People who aren’t terribly keen on cyclists, and that includes a lot of motorists wouldn’t be persuaded to change their opinions on them by having the whole of central London cut off so that fifty thousand cyclists could ride through it unmolested by traffic. People who are on the fence about cyclists, and even some cyclists and some people who are pro-cycling might well be put off the whole idea of having bikes in the city after seeing what I saw yesterday.

A lot of visitors to the capital, a lot of shoppers, tourists, theatre-goers, diners and all those traders, cabbies, drivers and people put out by the event might blame the cyclists.

It’s not their fault.

The Prudential Ride London Free Cycle Event
They were offered the opportunity to cycle around the sites of London, to do what they might not otherwise have the chance to do. Of course they wanted to bring their bikes into the city, and their kids, their fancy bottles of water and squash and their packed lunches and snazzy helmets, and they wanted to ride around Buck House and the Tower of London, the Houses of Parliament and St Paul’s... Who can blame them?
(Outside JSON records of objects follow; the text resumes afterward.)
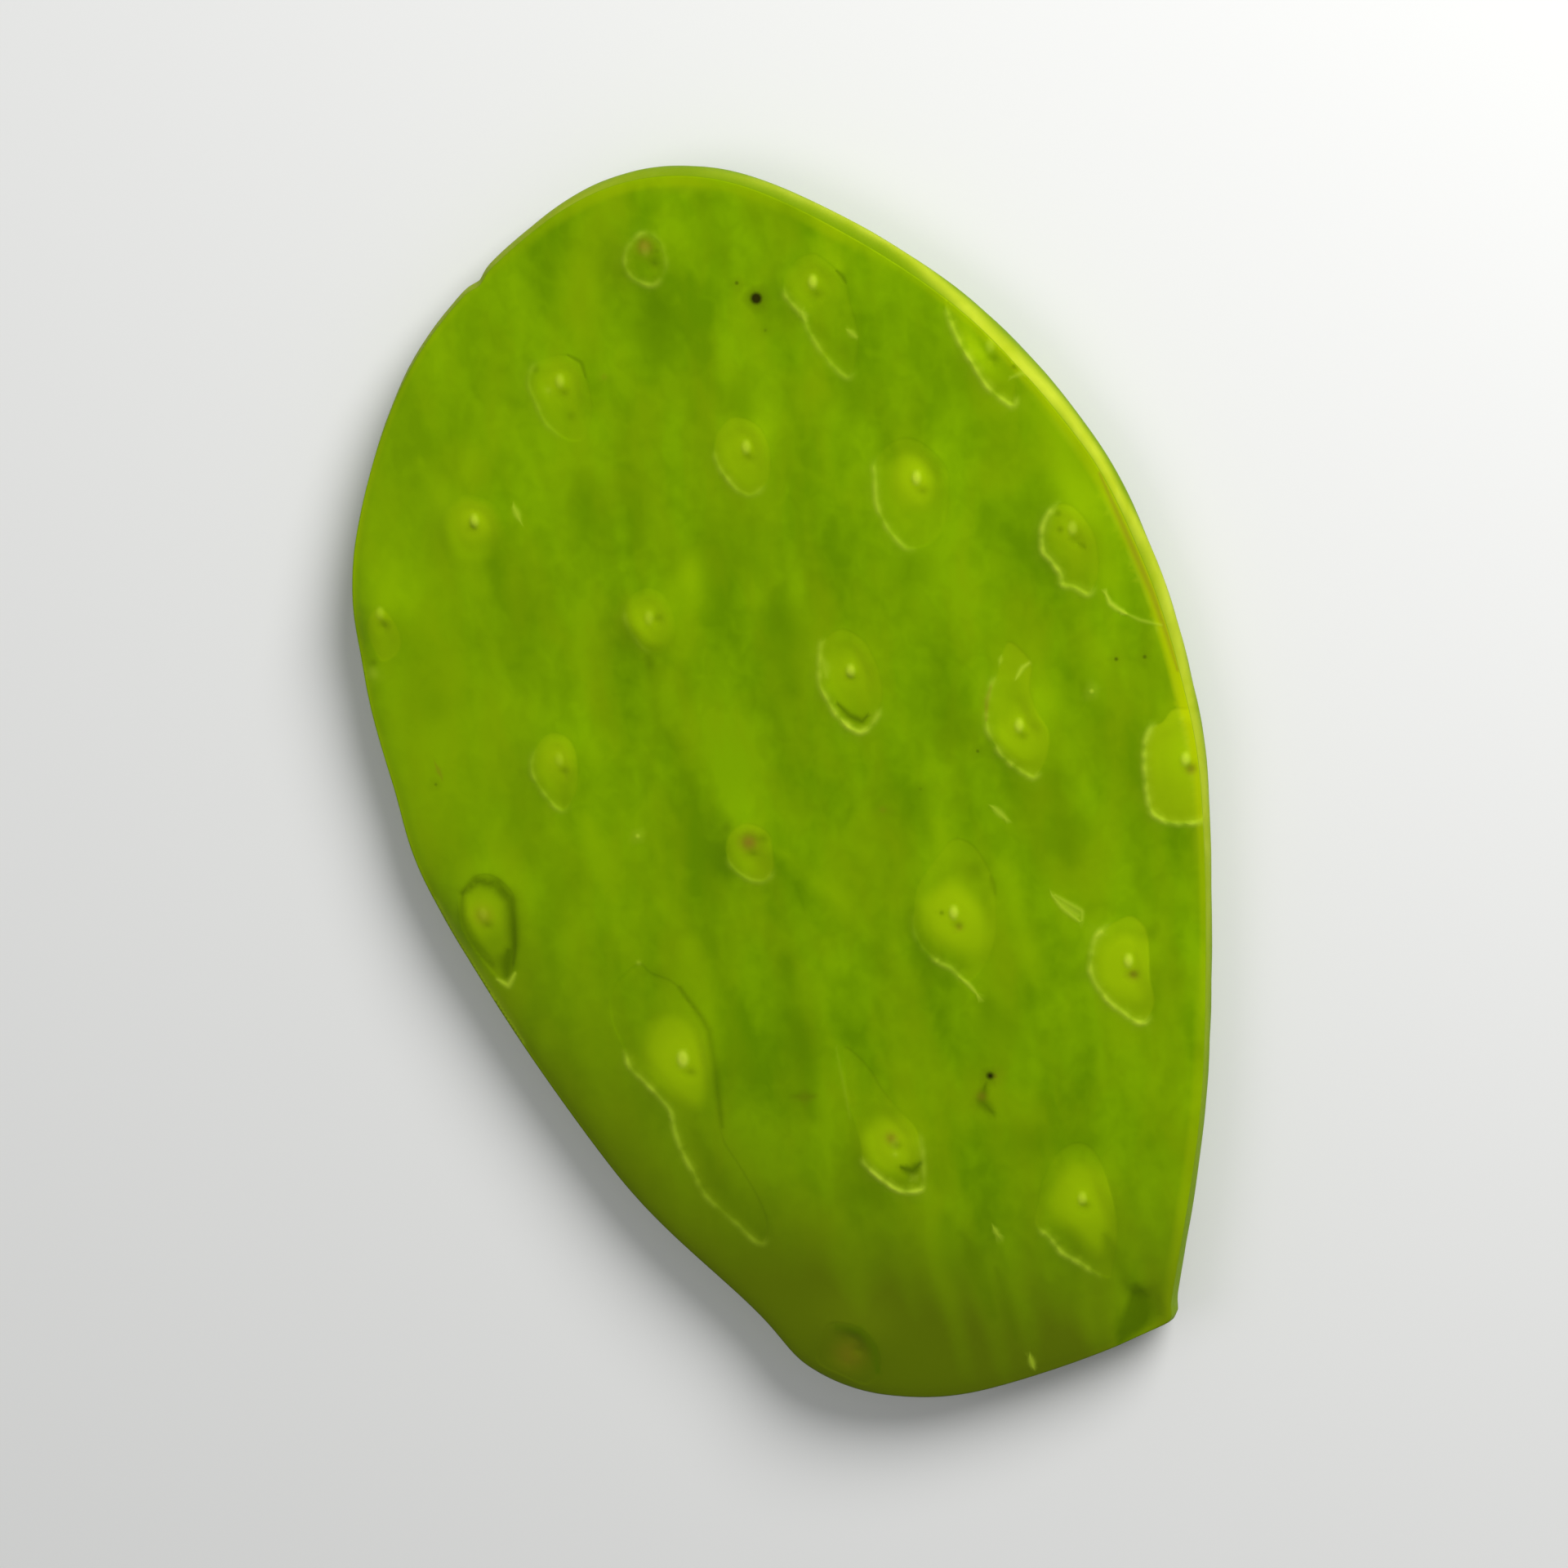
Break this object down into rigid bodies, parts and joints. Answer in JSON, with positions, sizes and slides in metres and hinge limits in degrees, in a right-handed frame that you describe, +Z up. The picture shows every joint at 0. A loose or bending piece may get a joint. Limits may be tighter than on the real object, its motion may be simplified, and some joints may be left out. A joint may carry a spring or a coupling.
{
  "type": "prickly pear cactus pad",
  "caption": "Flat egg-shaped prickly pear pad, cut at its base, cleaned of spines and trimmed round its rim, lying on one face.",
  "frame": {"origin": "on the surface that the pad lies on, below the middle of its outline", "axes": "+Y from the cut base to the tip, along the pad's length; +X across its width; +Z up, through its thickness"},
  "size_m": [0.134, 0.21, 0.0146],
  "materials": {
    "skin": "satin, waxy plant skin over moist flesh"
  },
  "bodies": {
    "root": {"pad": "skin"}
  },
  "joints": []
}
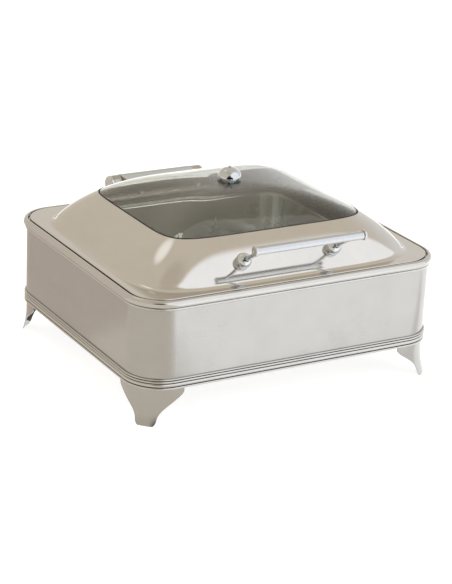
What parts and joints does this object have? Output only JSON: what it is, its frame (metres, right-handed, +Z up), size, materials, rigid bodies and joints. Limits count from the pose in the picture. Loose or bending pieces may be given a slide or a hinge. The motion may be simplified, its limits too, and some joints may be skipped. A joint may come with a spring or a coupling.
{
  "type": "roll top chafer",
  "caption": "Rectangular chafing dish with rounded corners: skirted stand on bracket feet, food and water pans, and a hinged domed lid with a glass window, steam vent and bar handle.",
  "frame": {"origin": "middle of the footprint, on the table plane", "axes": "+X to the right seen from the handle side, +Y from the handle to the hinge, +Z up"},
  "size_m": [0.459, 0.4442, 0.2693],
  "materials": {
    "polished_steel": "mirror-polished stainless steel",
    "brushed_steel": "satin stainless steel",
    "chrome": "bright chrome plate",
    "satin_aluminium": "satin aluminium",
    "spring_steel": "dark spring steel",
    "nylon": "natural nylon",
    "gasket_rubber": "black silicone",
    "window_glass": "clear tempered glass"
  },
  "bodies": {
    "stand": {"body_skirt": "polished_steel", "top_rim": "polished_steel", "base_moulding": "polished_steel", "foot_front_left": "polished_steel", "foot_front_right": "polished_steel", "foot_rear_left": "polished_steel", "foot_rear_right": "polished_steel", "deck_frame": "brushed_steel", "burner_rail": "brushed_steel", "hinge_bracket_left": "brushed_steel", "hinge_bracket_right": "brushed_steel", "foot_screw_front_left": "chrome", "foot_screw_front_right": "chrome", "foot_screw_rear_left": "chrome", "foot_screw_rear_right": "chrome", "bracket_screw_lower_left": "chrome", "bracket_screw_lower_right": "chrome", "bracket_screw_upper_left": "chrome", "bracket_screw_upper_right": "chrome", "hinge_cap_left": "chrome", "hinge_cap_right": "chrome", "hinge_shaft": "spring_steel", "hinge_spring": "spring_steel"},
    "lid": {"hinge_leaf": "polished_steel", "hinge_bushing_left": "nylon", "hinge_bushing_right": "nylon", "leaf_rivet_left": "chrome", "leaf_rivet_right": "chrome", "lid_shell": "polished_steel", "window_gasket": "gasket_rubber", "glass_window": "window_glass", "vent_seat": "chrome", "vent_nut": "chrome", "handle_ball_left": "chrome", "handle_ball_right": "chrome", "handle_post_left": "chrome", "handle_post_right": "chrome", "handle_nut_left": "chrome", "handle_nut_right": "chrome", "handle_end_cap_left": "chrome", "handle_end_cap_right": "chrome", "handle_bar": "satin_aluminium"},
    "vent": {"vent_cap": "chrome"},
    "water_pan": {"water_pan": "brushed_steel"},
    "food_pan": {"food_pan": "brushed_steel"},
    "fuel_holder_left": {"fuel_holder_left": "brushed_steel", "snuffer_pivot_left": "chrome"},
    "fuel_holder_right": {"fuel_holder_right": "brushed_steel", "snuffer_pivot_right": "chrome"},
    "snuffer_left": {"snuffer_cover_left": "brushed_steel"},
    "snuffer_right": {"snuffer_cover_right": "brushed_steel"}
  },
  "joints": [
    {"name": "lid_hinge", "type": "hinge", "parent": "stand", "child": "lid", "pos_m": [0, 0.2091, 0.187], "axis": [-1, 0, 0], "range_deg": [0, 92]},
    {"name": "vent_cap_turn", "type": "hinge", "parent": "lid", "child": "vent", "pos_m": [0, -0.0042, 0.255], "axis": [0, 0, 1], "continuous": true},
    {"name": "water_pan_lift", "type": "slide", "parent": "stand", "child": "water_pan", "axis": [0, 0, 1], "range_m": [0, 0.003]},
    {"name": "food_pan_lift", "type": "slide", "parent": "water_pan", "child": "food_pan", "axis": [0, 0, 1], "range_m": [0, 0.005]},
    {"name": "fuel_holder_lift_left", "type": "slide", "parent": "stand", "child": "fuel_holder_left", "axis": [0, 0, 1], "range_m": [0, 0.02]},
    {"name": "fuel_holder_lift_right", "type": "slide", "parent": "stand", "child": "fuel_holder_right", "axis": [0, 0, 1], "range_m": [0, 0.02]},
    {"name": "snuffer_swing_left", "type": "hinge", "parent": "fuel_holder_left", "child": "snuffer_left", "pos_m": [-0.095, 0.046, 0.0557], "axis": [0, 0, -1], "range_deg": [0, 100]},
    {"name": "snuffer_swing_right", "type": "hinge", "parent": "fuel_holder_right", "child": "snuffer_right", "pos_m": [0.095, 0.046, 0.0557], "axis": [0, 0, 1], "range_deg": [0, 100]}
  ]
}
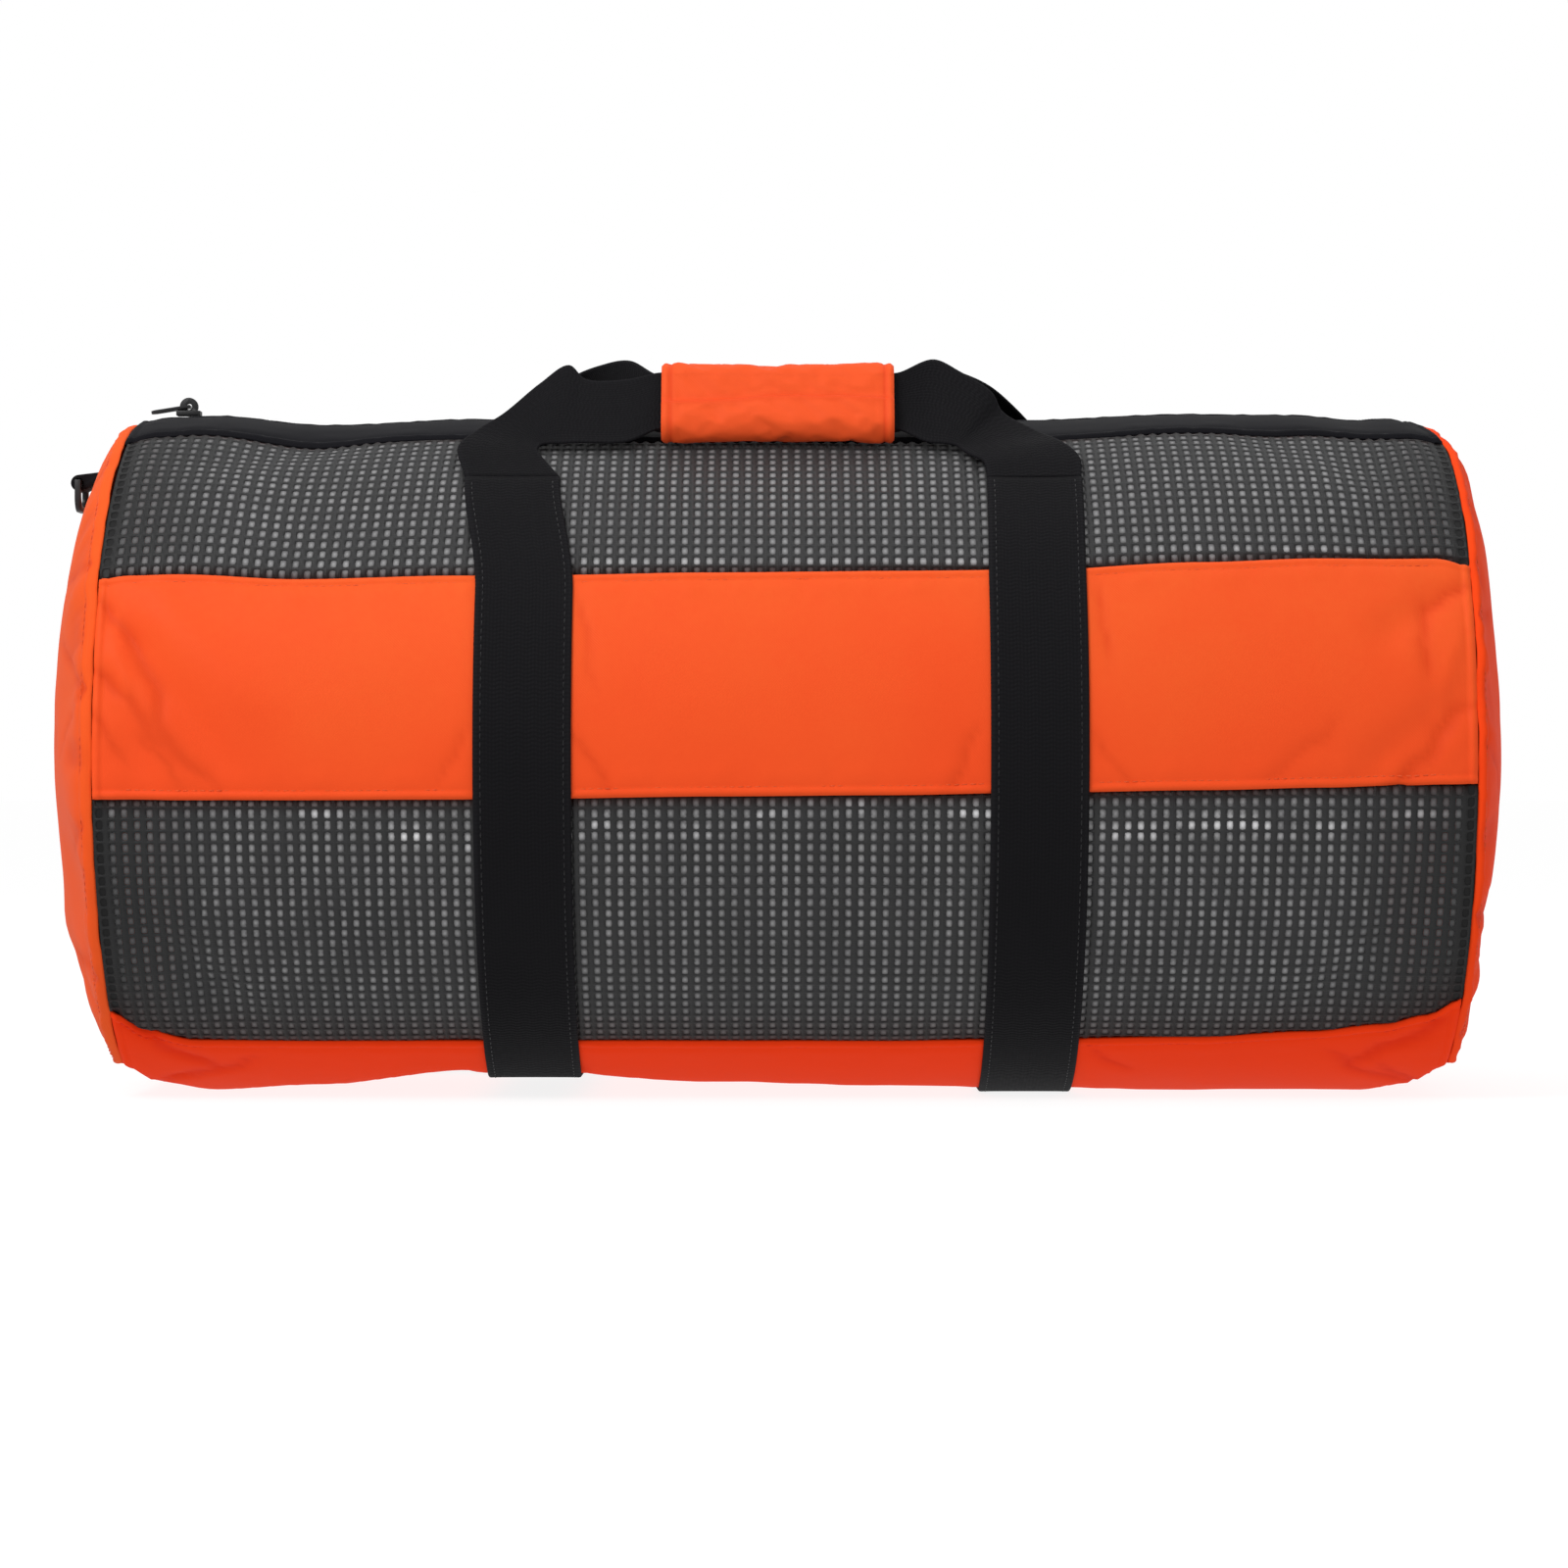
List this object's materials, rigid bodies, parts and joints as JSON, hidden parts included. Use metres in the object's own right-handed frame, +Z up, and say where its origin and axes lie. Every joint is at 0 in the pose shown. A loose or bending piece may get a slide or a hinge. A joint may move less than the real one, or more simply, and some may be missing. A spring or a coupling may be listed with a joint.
{
  "type": "mesh duffel bag",
  "caption": "Roll-shaped duffel bag of cloth and net panels with domed ends, a zip along the top, webbing straps under it and two handles joined in a padded grip.",
  "frame": {"origin": "on the ground under the middle of the bag's outline", "axes": "+X along the bag towards its right end as seen from the front, +Y to the back, +Z up"},
  "size_m": [0.7768, 0.3712, 0.3938],
  "materials": {
    "orange_cloth": "coated plain-weave cloth, orange, soft sheen",
    "orange_under": "the same coated cloth, in its own shade under the bag",
    "black_net": "knitted open net, black, slightly shiny strands",
    "black_cloth": "black plain-weave cloth",
    "black_webbing": "black woven webbing",
    "zip_plastic": "black moulded plastic, satin",
    "ring_plastic": "black moulded plastic, satin"
  },
  "bodies": {
    "bag": {"bottom_panel": "orange_under", "net_lower_front": "black_net", "net_lower_back": "black_net", "side_band_front": "orange_cloth", "side_band_back": "orange_cloth", "net_upper_front": "black_net", "net_upper_back": "black_net", "top_panel_front": "black_cloth", "top_panel_back": "black_cloth", "zip_tape_front": "black_cloth", "zip_tape_back": "black_cloth", "zip_coil": "zip_plastic", "zip_slider": "zip_plastic", "end_panel_left": "orange_cloth", "end_panel_right": "orange_cloth", "end_binding_left": "black_cloth", "end_binding_right": "black_cloth", "strap_left": "black_webbing", "strap_right": "black_webbing", "handle_front": "black_webbing", "handle_back": "black_webbing", "handle_grip": "orange_cloth", "end_tab": "black_webbing"},
    "zip_pull": {"zip_pull": "zip_plastic"},
    "end_ring": {"end_ring": "ring_plastic"}
  },
  "joints": [
    {"name": "pull_swing", "type": "hinge", "parent": "bag", "child": "zip_pull", "pos_m": [-0.32175, 0, 0.37299], "axis": [0, 1, 0], "range_deg": [0, 165]},
    {"name": "ring_swing", "type": "hinge", "parent": "bag", "child": "end_ring", "pos_m": [-0.38072, 0, 0.33061], "axis": [0, 1, 0], "range_deg": [0, 160]}
  ]
}
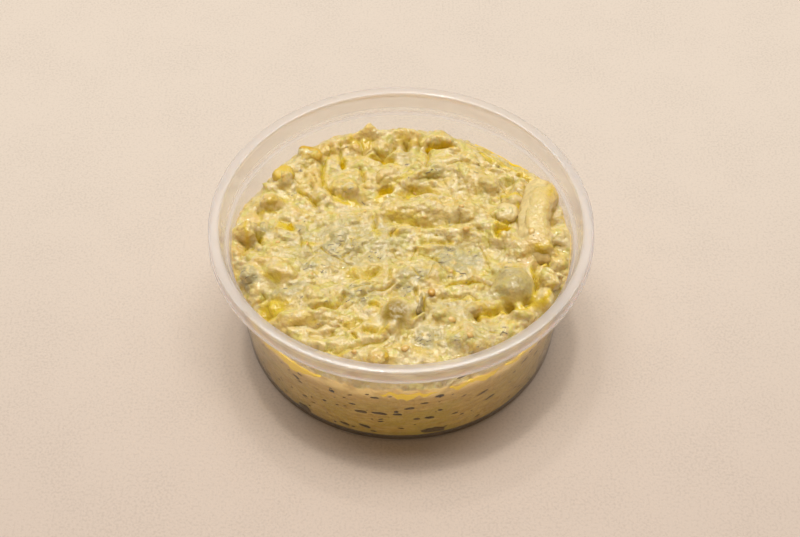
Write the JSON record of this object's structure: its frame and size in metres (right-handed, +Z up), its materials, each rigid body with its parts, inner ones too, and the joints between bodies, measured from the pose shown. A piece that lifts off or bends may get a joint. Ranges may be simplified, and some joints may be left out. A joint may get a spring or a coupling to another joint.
{
  "type": "tub of eggplant mayonnaise salad",
  "caption": "Round clear plastic deli tub with a rolled rim, filled with a chunky, oily eggplant and mayonnaise salad heaped in uneven folds.",
  "frame": {"origin": "centre of the circle that the tub's foot stands on", "axes": "+Z up through the middle of the tub; +Y away from the side that faces the viewer; +X to the viewer's right"},
  "size_m": [0.1186, 0.1186, 0.047],
  "materials": {
    "clear_plastic": "clear, slightly milky moulded plastic with a smooth gloss",
    "salad": "wet, lumpy pale yellow cream with mashed eggplant",
    "eggplant": "wet grey-green eggplant flesh and skin",
    "seed": "glossy tan seeds",
    "pepper": "soft orange pieces of carrot or pepper, wet",
    "oil": "clear yellow oil lying in the creases"
  },
  "bodies": {
    "root": {"tub": "clear_plastic", "salad": "salad"}
  },
  "joints": []
}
They had a wonderfully sunny day for their event, and I hope they did enjoy themselves.

I just think putting on the event at all was utterly ill-advised.

I don’t think the general public was thrilled to see all those bikes in the otherwise empty streets of central London, and I don’t think it will make cycling in London more popular... or cyclists either for that matter.

I blame Boris Johnson.

If he wants to promote cycling in London: Great. Why doesn’t he do something real? Why doesn’t he spend some real money and build some real cycle lanes and make some real decisions about the volume of traffic that still fills London’s streets?

He doesn’t do it because he can’t. He doesn’t do it because, actually commerce is more important and so is tourism, and he knows it.

Just by the by, today I am celebrating 600 blog posts. Crikey!